OCO Orders vs. Other Order Types
| Order Type | Description | Advantages | Disadvantages | |---|---|---|---| | **Market Order** | Executes immediately at the best available price. | Fast execution. | Potential for slippage. | | **Limit Order** | Executes only at a specified price or better. | Price control. | May not be filled if price doesn't reach target. | | **Stop-Loss Order** | Triggers when the price reaches a specified level. | Limits losses. | Potential for slippage and gaps. | | **OCO Order** | Combines a limit order and a stop-loss order (or two limit orders). | Risk management, automated trading, flexibility. | Complexity, potential for missed opportunities. | | **Trailing Stop Order** | Adjusts the stop-loss price as the price moves in your favor. | Protects profits while allowing for further gains. | Can be triggered by short-term price fluctuations. |
Advanced Considerations
- **Order Placement Precision:** The accuracy of your price levels is critical. Consider using precise price points based on technical analysis indicators.
- **Volatility:** Adjust your order parameters based on market volatility. Higher volatility may require wider stop-loss levels.
- **Trading Volume:** Consider trading volume when setting your order sizes. Low volume may make it difficult to fill your orders at the desired price.
- **Exchange Fees:** Factor in exchange fees when calculating your potential profits and losses.

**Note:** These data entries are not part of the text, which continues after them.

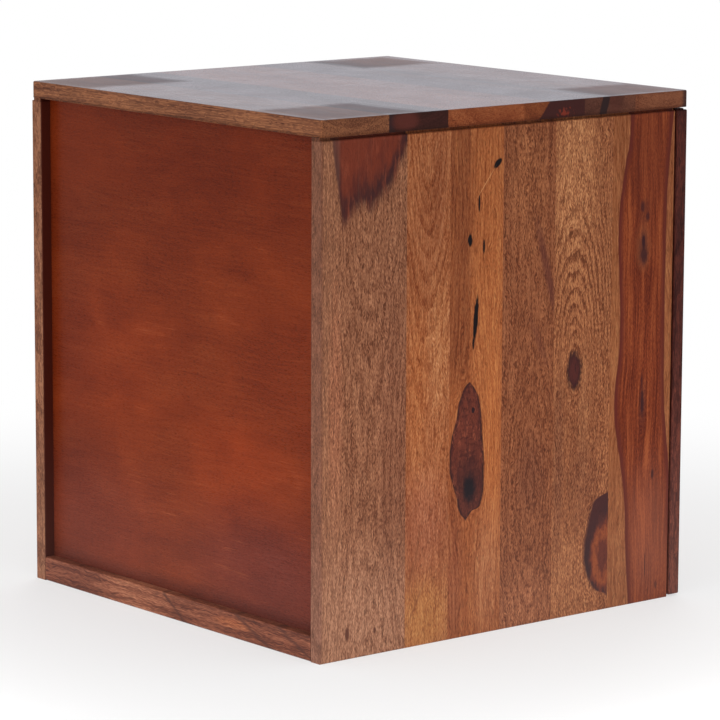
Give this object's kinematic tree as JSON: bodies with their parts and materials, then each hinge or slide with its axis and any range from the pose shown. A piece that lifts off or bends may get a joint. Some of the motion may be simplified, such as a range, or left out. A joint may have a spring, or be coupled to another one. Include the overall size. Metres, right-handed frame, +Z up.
{
  "type": "bedside cabinet",
  "caption": "Cube-like bedside cabinet of edge-glued rosewood staves with a recessed plywood back, a fixed shelf and one overlay door on butt hinges.",
  "frame": {"origin": "on the floor, under the middle of the top's outline", "axes": "+Z up, the door faces -Y, the plywood back faces +Y, +X is the hinge side"},
  "size_m": [0.4633, 0.479, 0.503],
  "materials": {
    "sheesham_top": "satin clear lacquer over edge-glued rosewood staves",
    "sheesham_panel": "satin clear lacquer over edge-glued rosewood staves",
    "sheesham_door": "satin clear lacquer over edge-glued rosewood staves",
    "sheesham_frame": "satin clear lacquer",
    "stained_plywood": "semi-gloss red-brown stain",
    "beech_dowel": "raw",
    "plated_steel": "satin zinc plate",
    "hinge_brass": "antique brushed",
    "catch_plastic": "moulded brown",
    "magnet_iron": "dark ferrite",
    "bumper_rubber": "matt"
  },
  "bodies": {
    "cabinet": {"top_stave_1": "sheesham_top", "top_stave_2": "sheesham_top", "top_stave_3": "sheesham_top", "top_stave_4": "sheesham_top", "top_stave_5": "sheesham_top", "top_stave_6": "sheesham_top", "left_side_1": "sheesham_panel", "left_side_2": "sheesham_panel", "left_side_3": "sheesham_panel", "left_side_4": "sheesham_panel", "left_side_5": "sheesham_panel", "left_side_6": "sheesham_panel", "right_side_1": "sheesham_panel", "right_side_2": "sheesham_panel", "right_side_3": "sheesham_panel", "right_side_4": "sheesham_panel", "right_side_5": "sheesham_panel", "bottom_stave_1": "sheesham_panel", "bottom_stave_2": "sheesham_panel", "bottom_stave_3": "sheesham_panel", "shelf_stave_1": "sheesham_panel", "shelf_stave_2": "sheesham_panel", "shelf_stave_3": "sheesham_panel", "bottom_rail_back": "sheesham_frame", "bottom_rail_front": "sheesham_frame", "top_rail_front": "sheesham_frame", "back_panel": "stained_plywood", "bottom_cleat_middle": "sheesham_frame", "bottom_cleat_left": "sheesham_frame", "bottom_cleat_right": "sheesham_frame", "shelf_cleat_left": "sheesham_frame", "shelf_cleat_right": "sheesham_frame", "top_cleat_left": "sheesham_frame", "top_cleat_right": "sheesham_frame", "cabinet_leaf_lower": "hinge_brass", "cabinet_leaf_upper": "hinge_brass", "hinge_pins": "hinge_brass", "cabinet_hinge_screws": "plated_steel", "cleat_screws": "plated_steel", "board_screws": "plated_steel", "catch_screws": "plated_steel", "rail_dowels": "beech_dowel", "catch_housing": "catch_plastic", "catch_magnet": "magnet_iron"},
    "door": {"door_stave_1": "sheesham_door", "door_stave_2": "sheesham_door", "door_stave_3": "sheesham_door", "door_stave_4": "sheesham_door", "door_stave_5": "sheesham_door", "door_batten_lower": "sheesham_frame", "door_batten_upper": "sheesham_frame", "door_leaf_lower": "hinge_brass", "door_leaf_upper": "hinge_brass", "door_hinge_screws": "plated_steel", "batten_screws": "plated_steel", "knob": "sheesham_door", "knob_screw": "plated_steel", "door_bumpers": "bumper_rubber", "strike_plate": "plated_steel", "strike_screw": "plated_steel"}
  },
  "joints": [
    {"name": "door_hinge", "type": "hinge", "parent": "cabinet", "child": "door", "pos_m": [0.2318, -0.213, 0.2425], "axis": [0, 0, 1], "range_deg": [0, 180]}
  ]
}
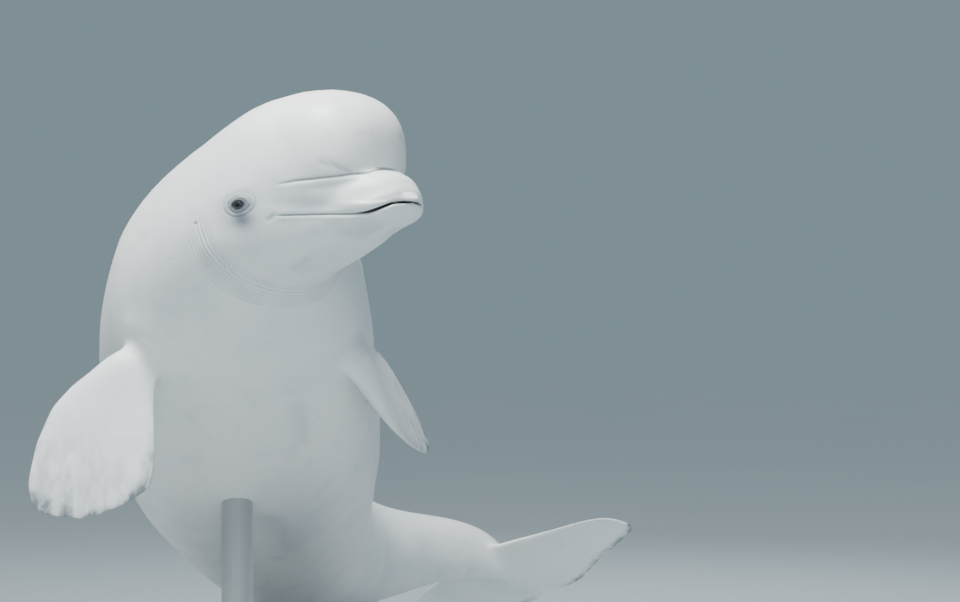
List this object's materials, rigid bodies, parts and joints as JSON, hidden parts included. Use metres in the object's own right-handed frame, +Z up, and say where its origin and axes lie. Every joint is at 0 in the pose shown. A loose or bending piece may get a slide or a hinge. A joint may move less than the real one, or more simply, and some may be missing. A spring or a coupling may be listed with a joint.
{
  "type": "beluga whale museum model",
  "caption": "Life-size white whale with a bulging melon, short beak, paddle flippers and broad tail flukes, swimming with its head turned, on a plain stand with upright rods.",
  "frame": {"origin": "on the floor, under the middle of the whole model", "axes": "+Z up; +Y from the snout towards the tail; +X towards the side the head and the flukes are turned to, which is the whale's left"},
  "size_m": [1.917, 3.5092, 1.8887],
  "materials": {
    "skin": "smooth satin skin",
    "eye": "wet gloss",
    "stand_base": "dark satin lacquer",
    "stand_rod": "brushed"
  },
  "bodies": {
    "root": {"head": "skin", "neck": "skin", "chest": "skin", "belly": "skin", "tail_stock": "skin", "fluke_left": "skin", "fluke_right": "skin", "flipper_left": "skin", "flipper_right": "skin", "eye_left": "eye", "eye_right": "eye", "stand_base": "stand_base", "stand_foot_front": "stand_rod", "stand_foot_rear": "stand_rod", "stand_rod_front": "stand_rod", "stand_rod_rear": "stand_rod"}
  },
  "joints": []
}
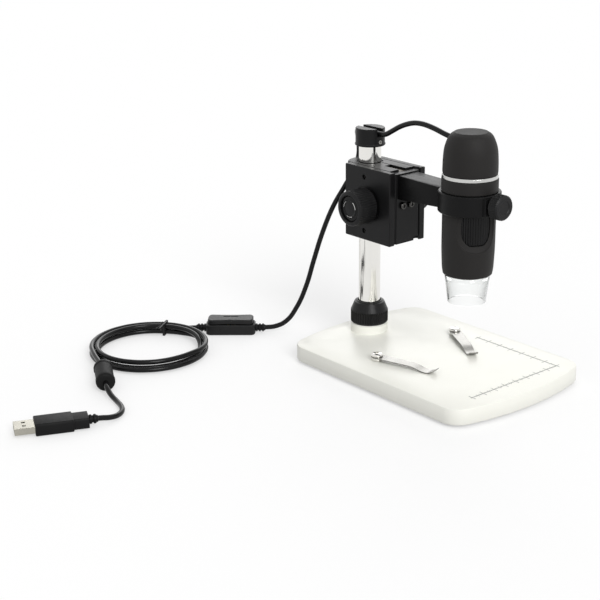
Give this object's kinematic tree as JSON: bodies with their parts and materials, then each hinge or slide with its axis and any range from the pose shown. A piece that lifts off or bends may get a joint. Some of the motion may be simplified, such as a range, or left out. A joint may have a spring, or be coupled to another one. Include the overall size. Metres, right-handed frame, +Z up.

- **Backtesting:** Before implementing OCO orders in live trading, backtest your strategies using historical data to assess their effectiveness.
Conclusion
OCO orders are a valuable tool for crypto futures traders seeking to manage risk, automate strategies, and improve efficiency. By understanding the mechanics, benefits, and drawbacks of OCO orders, you can incorporate them into your trading plan and potentially enhance your overall performance. Remember to practice proper risk management techniques and to always stay informed about market conditions.